King of the road?

Road King returns to the US dollar bond market for the first time since 1997.

Chinese toll road operator successfully accessed the international bond markets yesterday (Thursday) raising $200 million from a seven-year Reg S deal led by HSBC.

Backed by a Baa2/BBB- rating, the deal was priced at 99.910% on a coupon of 6.25% to yield 6.266%. This equated to 212bp over seven-year Treasuries and 165bp over Libor. Fees were 30bp.

Just over a week ago, it looked like the deal might be dead in the water. China mid-cap Far Eastern Polychem had blown up and Asian bond markets were stalling, with investors reluctant to participate in new issues after suffering a series of losses from the market's most recent offerings.

Having launched roadshows, HSBC decided to withdraw and restructure the deal from a 10-year to a seven-year. It hoped that cutting the maturity would draw in banking as well as fund management demand.

The deal was then re-launched this week as the market tone improved following the announcement of weak non-farm payrolls, which triggered a 30bp decline in Treasury yields. The lead also thought it would be better to launch ahead of the heavy supply expected in July.

The result was a comfortably oversubscribed, but heavily concentrated order book. Final demand amounted to $340 million, but only 25 investors participated.

By geography, the book split 46% Hong Kong, 30% Singapore, 19% Europe and 5% other Asia including Australia and China. By investor type, fund managers took 51%, banks 47% and retail 2%.

Bankers say the best comparable is probably China Insurance International Holdings (CIIH). Both CIIH And Road King are Chinese corporate credits and both are rated BBB- by Standard & Poor's.
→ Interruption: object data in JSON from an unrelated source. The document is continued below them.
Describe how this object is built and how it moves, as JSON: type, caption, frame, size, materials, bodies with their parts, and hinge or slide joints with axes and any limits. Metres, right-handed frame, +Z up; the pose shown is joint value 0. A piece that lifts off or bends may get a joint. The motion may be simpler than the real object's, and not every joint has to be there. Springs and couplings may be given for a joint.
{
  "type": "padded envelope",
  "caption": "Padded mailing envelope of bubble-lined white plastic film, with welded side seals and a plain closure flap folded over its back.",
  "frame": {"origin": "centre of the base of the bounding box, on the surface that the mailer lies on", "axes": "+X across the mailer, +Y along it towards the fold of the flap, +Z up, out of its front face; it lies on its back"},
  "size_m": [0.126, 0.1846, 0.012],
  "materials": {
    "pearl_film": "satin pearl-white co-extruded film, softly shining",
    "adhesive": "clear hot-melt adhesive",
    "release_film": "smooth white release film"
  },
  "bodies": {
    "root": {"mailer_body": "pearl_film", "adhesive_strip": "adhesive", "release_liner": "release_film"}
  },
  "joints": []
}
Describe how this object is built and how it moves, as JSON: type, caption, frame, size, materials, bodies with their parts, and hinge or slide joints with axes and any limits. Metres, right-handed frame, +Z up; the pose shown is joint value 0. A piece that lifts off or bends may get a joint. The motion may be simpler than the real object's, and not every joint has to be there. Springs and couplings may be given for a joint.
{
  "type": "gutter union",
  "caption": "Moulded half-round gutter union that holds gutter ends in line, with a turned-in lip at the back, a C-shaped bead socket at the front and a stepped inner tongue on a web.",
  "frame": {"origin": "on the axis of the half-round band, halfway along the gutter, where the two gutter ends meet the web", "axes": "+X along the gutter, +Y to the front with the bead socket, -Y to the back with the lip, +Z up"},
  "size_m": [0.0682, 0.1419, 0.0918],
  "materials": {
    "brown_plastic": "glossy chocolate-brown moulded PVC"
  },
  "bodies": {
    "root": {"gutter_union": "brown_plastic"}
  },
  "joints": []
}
At the time of pricing, CIIH's 5.8% November 2013 bond was trading at about 153bp over Libor, some 12bp tighter than Road King. The curve is worth about 10bp, meaning that Road King has come about 22bp wider on a like-for-like basis.

The differential can be attributed to investors' pricing power, the need for a new issue premium and the fact that CIIH benefits from a slight sovereign halo effect.

But Road King has locked in funds ahead of new supply and further interest rate rises. It has raised the full amount it sought and will now re-finance a previous eurobond, which is callable in mid-July at $102. This carries a coupon of 9.5% compared to 6.25% on the new deal.

Had the company been able to persuade investors to look at a 10-year maturity, it would have been looking at a yield around the 7% mark.

Road King is majority-owned by the Wai Kee group, which has a 44% stake, but does not control the board. Its second major shareholder is British transport group, Stagecoach, which owns 32%.

The company is one of the Mainland's largest toll road operators, with total investments of RMB5.7 billion in 2003. Its portfolio of 21 projects are spread over eight provinces and most have operating histories of more than four years.

The rating agencies describe its cash flows as stable, although it is planning to seek new investments in China, subject to a HK$3.1 billion total cap.